DESCRIPTION OF THE PREFERRED EMBODIMENT

Referring now to FIG. 1, there is illustrated one embodiment of a split type internal combustion engine made in accordance with the present invention. The engine comprises an engine block 10 which contains an inactive cylinder unit including three cylinders #1 to #3 which are inactive when the engine load is below a predetermined value and an active cylinder unit including three cylinders #4 to #6 which are always active during engine operation. Fuel is supplied through fuel injection valves g1 to g3 into the respective cylinders #1 to #6.

Reference numeral 12 designates a control circuit which provides, in synchronism with engine speed, a fuel-injection pulse signal proportional to the intake airflow rate sensed by an airflow meter (not shown) and corrected in accordance with the air/fuel ratio sensed by and air/fuel ratio sensor (not shown). The fuel-injection pulse signal is applied to the fuel injection valves g1 to g6 which thereby supply a controlled amount of fuel to the associated cylinders #1 to #6. When the engine load falls below a predetermined value, the control circuit 12 interrupts the supply of the fuel-injection pulse signal to the fuel injection valves g1 to g3 to disable the cylinders #1 to #3, whereby the engine operation is changed from its full engine mode into a split engine mode where the engine operates only on remaining cylinders #3 to #6.

Air is introduced to the engine through an air induction passage 14 provided therein with a throttle valve 16 drivingly connected to the accelerator pedal (not shown) for controlling the flow of air to the engine. The induction passage 14 is divided downstream of the throttle valve 16 into first and second intake passages 14a and 14b. The first intake passage 14a leads to cylinders #1 to #3, and the second intake passage 14b leads to cylinders #4 to #6. The first intake passage 14a is provided at its entrance with a stop valve 18 which is normally in its open position to permit the flow of fresh air into the cylinders #1 to #3. The stop valve 18 closes to block the supply of fresh air to the cylinders #1 to #3 during split engine mode of operation.

The engine also has an exhaust manifold 20 which is divided into first and second exhaust passages 20a and 20b. The first exhaust passage 20a leads from the cylinders #1 to #3, and the second exhaust passage 20b leads from the cylinders #4 to #6. The exhaust manifold 20 is connected at its downstream end to an exhaust duct 22. The exhaust duct 22 has therein an exhaust gas purifier 24 for minimizing the emission of pollutants through the exhaust duct 22.

An exhaust gas recirculation (EGR) passage 26 is provided which has one end opening into the first exhaust passage 20a and the other end thereof opening into the first intake passage 14a. The EGR passage 26 has therein an EGR valve 28 which opens to permit recirculation of exhaust gases from the first exhaust passage 20a into the first intake passage 14a so as to minimize pumping losses in the inactive cylinders #1 to #3 during split engine mode of operation. The EGR valve 28 closes to prevent exhaust gas recirculation during a full engine mode of operation.
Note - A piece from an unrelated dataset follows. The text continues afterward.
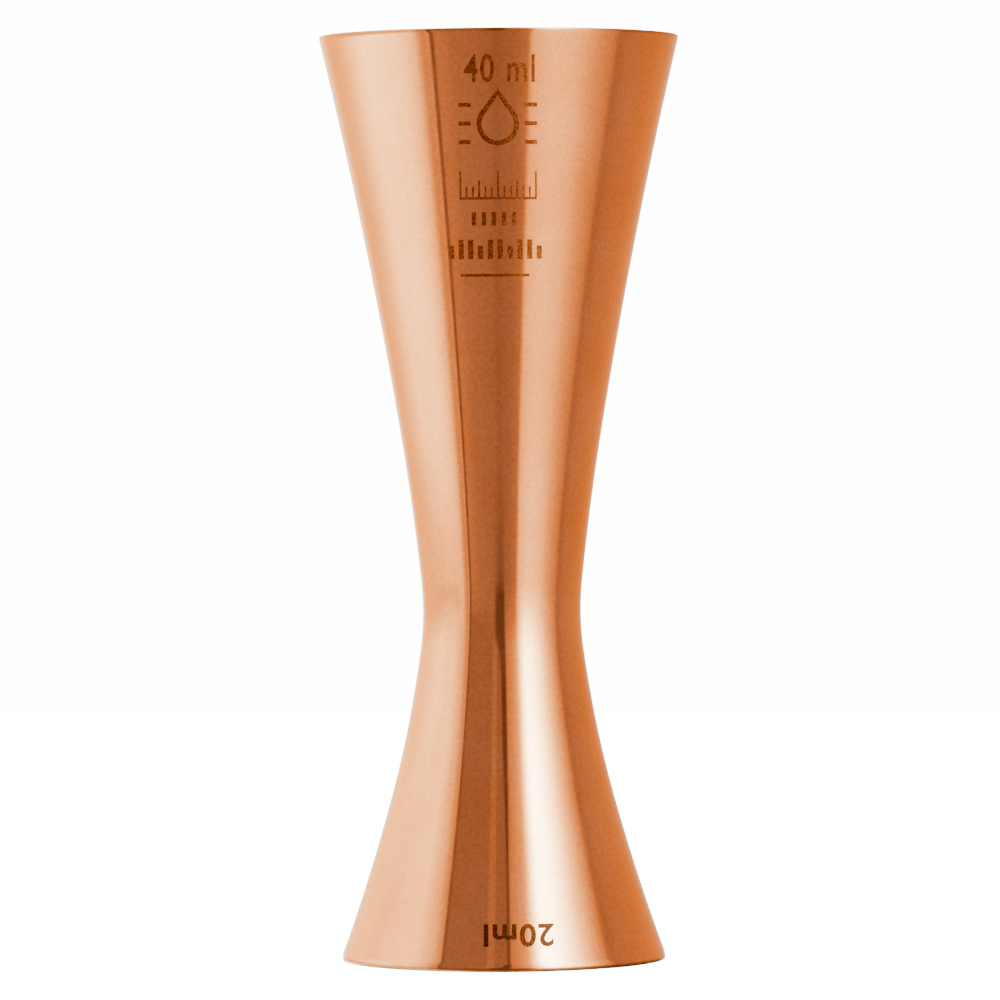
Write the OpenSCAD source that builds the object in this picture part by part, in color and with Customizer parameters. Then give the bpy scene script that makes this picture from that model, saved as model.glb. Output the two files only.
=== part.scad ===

A vibration sensor 30 is provided on one side of the engine block 10. The vibration sensor 30 provides, to the control circuit 12, a signal indicative of the vibration level appearing on the engine block 10, as shown in wave form 30a of FIG. 2. When the vibration level exceeds a predetermined value A (FIG. 2), which may be selected to be a minimum value indicating unstable engine operation, during a split engine mode of operation (SEM), the control circuit 12 changes the engine operation into a full engine mode (FEM) by resuming the supply of the fuel-injection pulse signal to the fuel injection valves g1 to g3, closing the EGR valve 28, and opening the stop valve 18.

In order to avoid control-hunting, the control circuit 12 changes the predetermined value A to a higher value B (FIG. 2) for a suitable time t after the engine mode is changed to its full engine mode, and also holds the changed full engine mode for a predetermined time T, as shown in FIG. 2.

With the arrangement of the present invention, the engine operation changes into a full engine mode, regardless of engine load conditions, when the engine vibration level exceeds a value indicating unstable engine operation. Accordingly, the range in which the engine is permitted to operate in its split engine mode becomes wider and fuel economy becomes higher as compared to conventional split type internal combustion engines.

While the present invention has been described in connection with a specific embodiment thereof, it is evident that many alternatives, modifications and variations will be apparent to those skilled in the art. Accordingly, it is intended to embrace all alternatives, modifications and variations that fall within the spirit and broad scope of the appended claims.

Claims

1. An internal combustion engine comprising:

(a) first and second cylinder units each including at least one cylinder;

(b) sensor means sensitive to engine vibrations for providing a signal indicative of a sensed vibration level; and

(c) control means responsive to engine load conditions for disabling said first cylinder unit at low load conditions, said control means being responsive to the signal from said sensor means for holding said first cylinder unit active, regardless of engine load conditions, when the sensed vibration level exceeds a reference value, said control means being operable to increase the vibration reference value by a predetermined value for a first predetermined time after the sensed vibration level exceeds the reference value and to hold the first cylinder unit active for a second predetermined time after the sensed vibration level exceeds the reference level.

2. An internal combustion engine comprising:

(a) first and second cylinder units each including at least one cylinder;

(b) sensor means sensitive to engine vibrations for providing a signal indicative of a sensed vibration level; and

(c) control means responsive to engine load conditions for disabling said first cylinder unit at low load conditions, said control means being responsive to the signal from said sensor means for holding said first cylinder unit fully active, regardless of engine load conditions, when the sensed vibration level exceeds a reference value indicative of unstable engine operation, said control means being operable to increase the vibration reference value by a predetermined value for a first predetermined time after the sensed vibration level exceeds the reference value and to hold the first cylinder unit active for a second predetermined time after the sensed vibration level exceeds the reference value.